The Computer Core Dump
Many fans are seeking general Trek facts or pictures in the web, but this is often more time-consuming than one might think. There are a lot of databases, but most of them seem to be permanently under construction. Fortunately there is a one-stop place called The Computer Core Dump. This site has all the canon information about characters, ships, places, uniforms and equipment from all five series that fans are looking for. The Computer Core Dump has a good balance between textual information and pictures, and there are frequent updates with new information about Enterprise or about the upcoming movie. The site's navigation is very user-friendly, as the visitor does not have to browse through menus with abstract names, but finds direct links to all the categories already on the main page. The LCARS design of the Computer Core Dump may be overused throughout the web, but I think it suits the site. As the site's introduction says, it is "for new people and old pros alike", and I can affirm that.
Titan Fleet Yards
Harry Doddema's Titan Fleet Yards is not one of the mega-sites that have much of everything (or claim to have). The site may not have the most content, but all of it is carefully selected and original. Harry, the webmaster and our dear colleague in the ASDB, has talents in many fields, including graphic design, technical (starship!) design, writing, scientific analysis and programming. All of this is visible at the latest version of Titan Fleet Yards. Instead of making just another list of existing (canon or conjectural) starships, Harry is creating his own ones, and they are always getting better. A highlight of his site is the section on the members of the Federation which is the most profound and most extensive of its kind in the web. There are also book reviews and articles on starships and other topics. Everything on the site has been consciously developed instead of just thrown together, and sources are unusually carefully credited. Harry has recently upgraded the whole site with an unusual and modern graphic layout and PHP scripting, leading the site into a bright future. Congratulations, Harry!

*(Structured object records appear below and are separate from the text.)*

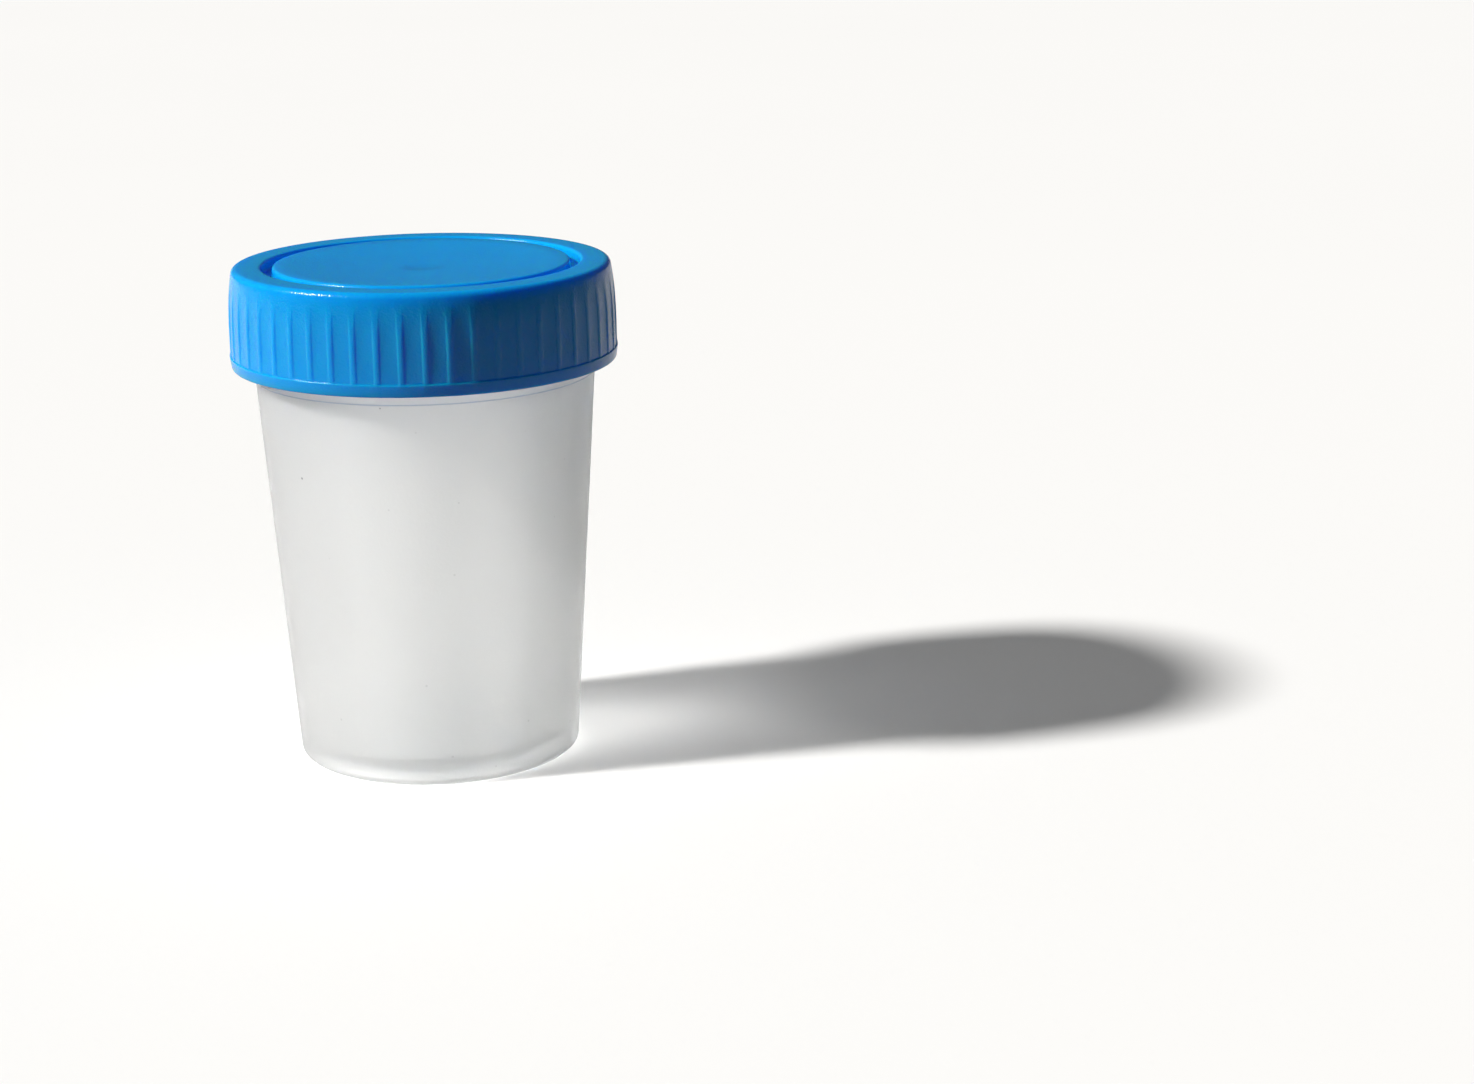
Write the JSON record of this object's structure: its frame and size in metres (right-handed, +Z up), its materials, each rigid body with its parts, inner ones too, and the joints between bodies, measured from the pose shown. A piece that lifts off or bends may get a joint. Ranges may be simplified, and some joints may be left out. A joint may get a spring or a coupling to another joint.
{
  "type": "specimen container",
  "caption": "Tapered translucent plastic specimen cup closed by a blue ribbed screw cap with a ring groove and a slightly dished centre disc.",
  "frame": {"origin": "centre of the foot ring, on the surface that the container stands on", "axes": "+Z up along the axis of the cup and cap"},
  "size_m": [0.06, 0.06, 0.078],
  "materials": {
    "cup_plastic": "natural polypropylene, milky and translucent, satin",
    "cap_plastic": "blue polypropylene, semi-gloss with a fine moulded texture"
  },
  "bodies": {
    "cup": {"cup": "cup_plastic"},
    "cap": {"cap": "cap_plastic"}
  },
  "joints": [
    {"name": "cap_lift", "type": "slide", "parent": "cup", "child": "cap", "axis": [0, 0, 1], "range_m": [0, 0.04]}
  ]
}
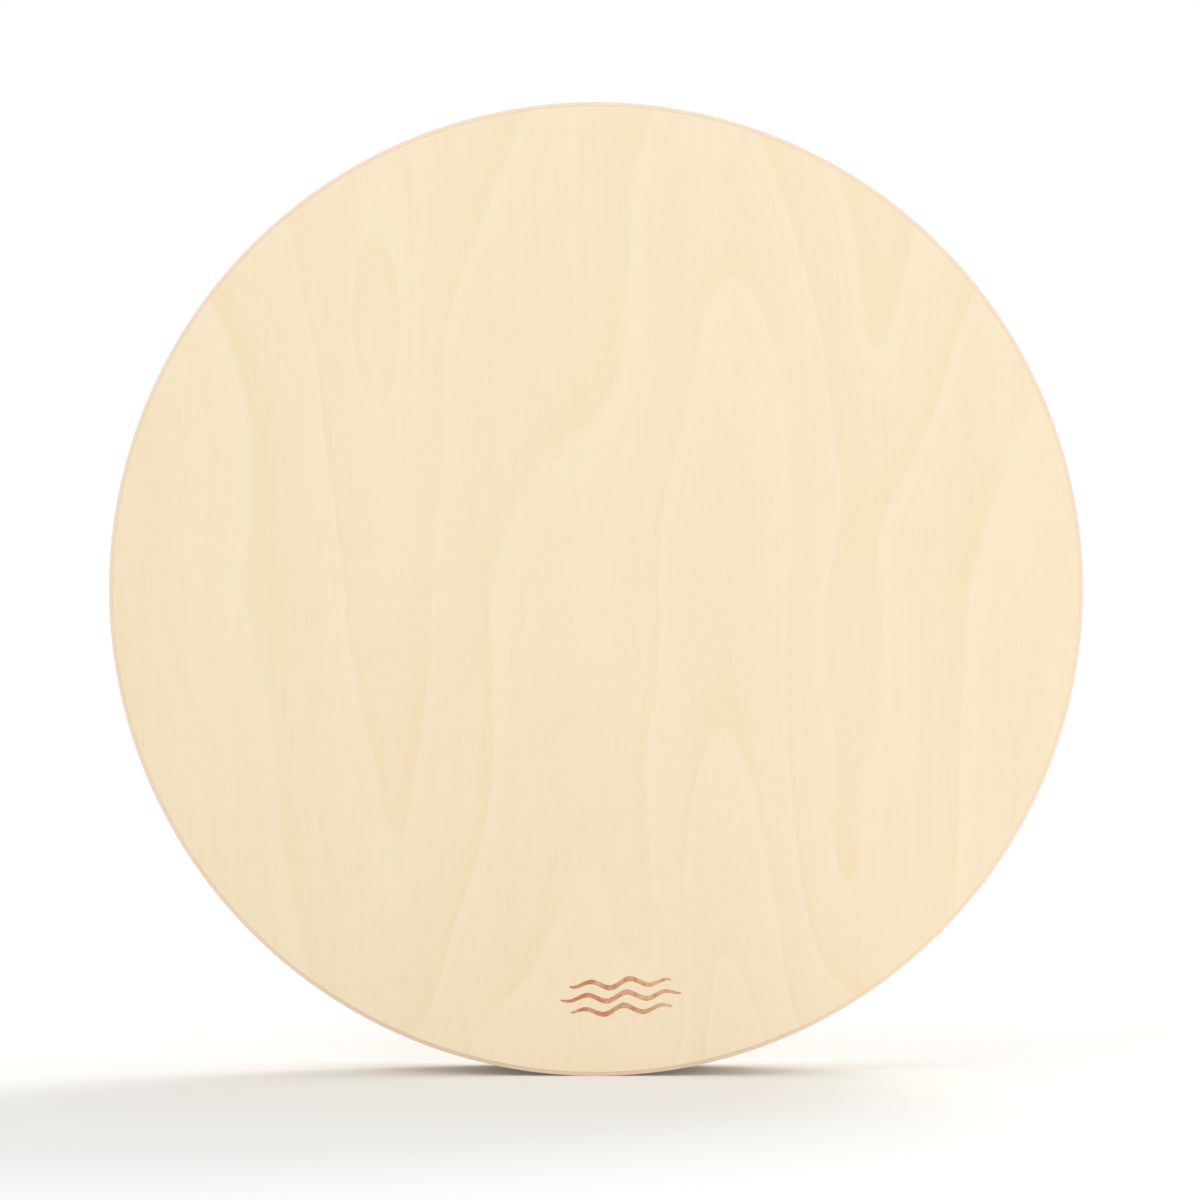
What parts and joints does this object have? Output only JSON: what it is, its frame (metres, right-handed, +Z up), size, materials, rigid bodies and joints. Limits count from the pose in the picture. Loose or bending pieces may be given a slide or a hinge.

Science Fiction Modelers and Erick's Models
This month's EAE Award goes to two modeling sites. I first became aware of Erick's Models when he built the Cheyenne class and the New Orleans class based on our reconstructions at the Flare Forums. Being a skilled kitbasher, he created the first authentic models of these ships besides the almost forgotten originals. There is some sort of friendly competition with the Maritime Science Fiction Modelers in this respect. The group has built, among other models, a large number of canon and non-canon vessels from the Star Trek Universe. In particular, Stephen L. who is also the webmaster has reconstructed several Wolf 359 and DS9TM ships with great attention to details. None of the two sites has a sophisticated web design, but that is no disadvantage. On the contrary, it would only distract from the model galleries. With a wealth of photos of their work, descriptions and modeling tips, Erick's Models and the Maritime Science Fiction Modelers are an inspiration for anyone building starship models (and I should really take the time to start building again myself...).
Trekpulse, albeit not yet complete (but which website actually is?), may be the most exciting new Trek site lately. Formerly known as The Mess Hall - Enterprise (which I already liked a lot), the site has recently been completely redesigned and newly conceived as a universal place about all things Trek. Presently the focus is still on Enterprise with an encyclopedia, an episode guide and reviews, character and tech info, multimedia. It is possibly the most comprehensive collection on the web - and always up to date. The same will (hopefully) be soon available for the other parts of the franchise too. In addition, Trekpulse has a community section with a forum, chatroom, links and an award. The professional design approach of the webmaster Robert Gallagher who studies web design and Mike Broadhead who created the graphics is quite visible all over the site. Hundreds of accurate graphics and a well-defined color scheme leave a long-lasting impression of Trekpulse, inviting the visitor to return. Congratulations and thanks for a new "must-visit" site!
Trek (December 2002)
Original Trek exists for quite a while, but I discovered the place only recently. After learning the secret of the somewhat mysterious navigation on the index page (one has to click the colorful buttons to get to the single sections), the rest is very easy to navigate. Original Trek presents itself as the probably most complete site of its kind, covering everything about TOS and nothing else. Aside from the usual features such as the episode guide, an image gallery and video clips, Original Trek has a wealth of technical and political information from canon sources and from established fandom such as Franz Joseph's Technical Manual. The site design is pleasant, as it doesn't overuse colors and instead of that relies on a strict palette and precise illustrations. Some sections are still under construction and the last update dates back a while, but I hope the author keeps up his good work. Congratulations!